Pourtant, les menaces contre le Kurdistan se sont encore amplifiées. Lundi, le Parlement irakien a demandé l’envoi de troupes dans les zones disputées. Bagdad a également ordonné qu’Erbil lui rende le contrôle de ses postes-frontières et de ses aéroports. Les pays étrangers sont incités à ne plus traiter qu’avec l’Irak pour les achats de pétrole.

La Turquie, où vit une minorité kurde, entend elle aussi asphyxier le Kurdistan irakien. «Des mesures seront prises cette semaine. Les entrées et sorties [à la frontière] seront fermées», a déclaré lundi le président Recep Tayyip Erdogan. «Voyons par quels canaux et à qui le Kurdistan irakien vendra son pétrole.

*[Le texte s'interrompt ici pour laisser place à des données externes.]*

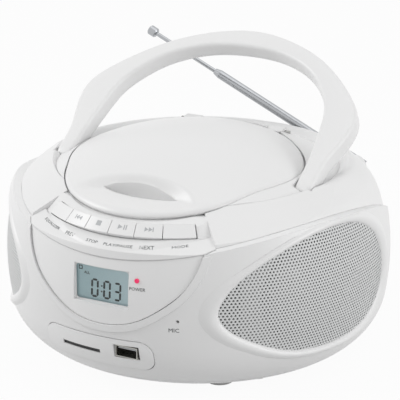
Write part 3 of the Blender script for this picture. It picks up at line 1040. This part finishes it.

Les vannes sont chez nous. Une fois que nous fermons les vannes, c'est fini», a-t-il ajouté. La quasi-totalité des 600 000 barils extraits chaque jour par le gouvernement kurde transite par un oléoduc qui débouche dans le port de Ceyhan, dans le sud de la Turquie. L'Iran n'entend pas non plus laisser Erbil susciter des velléités de séparatisme de sa propre population kurde. Les liaisons aériennes ont été suspendues. Téhéran dispose en outre d'un redoutable pouvoir de déstabilisation avec les milices chiites qu'il contrôle en Irak.

A la sortie de l'école d'Ankawa, Gorgis Jacob, 69 ans et un doigt bleu après avoir voté «oui», ne semblait pour autant pas inquiet. «Il y a toujours des solutions. Si un pays ne veut plus de relations avec nous, nous en trouverons d'autres. Barzani a forcément un plan, il ne nous laissera pas mourir de faim. Tout va bien se passer.»